Not having any experience with resistive styluses, I’m not going to recommend one. If you have one that you like, please leave a note in the comments for others!
PS – After I wrote this, a friend called and we got talking about tablets in general and making them more usable. She thought the stylus was great, but wanted to know about the mouse and keyboard I could use with the tablet, and said I should include that info. Here goes.
I find the keyboard and mouse critical for writing and editing TBG posts when away from the “big” computer (the big feature of the desktop computer is a huge hard drive for photos — I’m slowly transitioning to cloud storage and someday may do everything on a tablet).
Both my old and new tablet do have a single USB port and are Bluetooth enabled. I want to keep the USB port free for downloading photos from my camera without plugging and unplugging anything, so I got a small Bluetooth keyboard and a mouse to use with the first one and they still work great with the new tablet.
Bluetooth devices can seem to have problems with keeping a connection. If you have problems with them disconnecting when the tablet is idle, go to the device settings and see if the box to let the system turn off the connection to save power is checked. If so, try unchecking it. I had to do that on my old tablet but not on the new.

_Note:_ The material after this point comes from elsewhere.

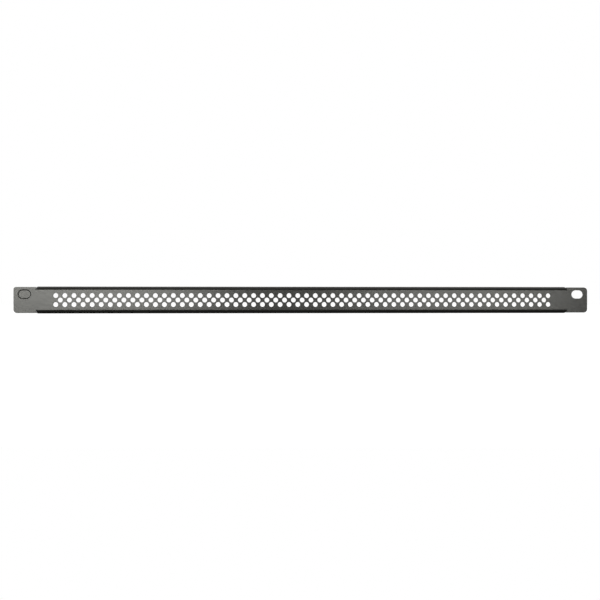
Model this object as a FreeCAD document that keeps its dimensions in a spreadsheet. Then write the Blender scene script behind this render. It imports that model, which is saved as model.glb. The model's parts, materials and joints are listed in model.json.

Here are the ones I got, which do not require anything to be plugged into the tablet. Both require batteries; turn off when you’re not using them and use lithium batteries for the longest life; battery life will vary considerably depending on use but lithium batteries lasted well over 6 months in both for me. Links are to Amazon:
- Targus Compact Bluetooth Keyboard — no number pad but I like the size and find it suits me better than the folding or roll-up keyboards I tried
- Microsoft Bluetooth Mouse 5000 — I got it on sale over a year ago for about $35 at a local store, it’s now much more expensive on Amazon. I haven’t used it, but this Dell Bluetooth mouse gets high reviews, doesn’t require a USB port and costs far less.
This makes for a very tiny package and it all fits nicely in my electronics bag — much, much smaller than my old laptop bag!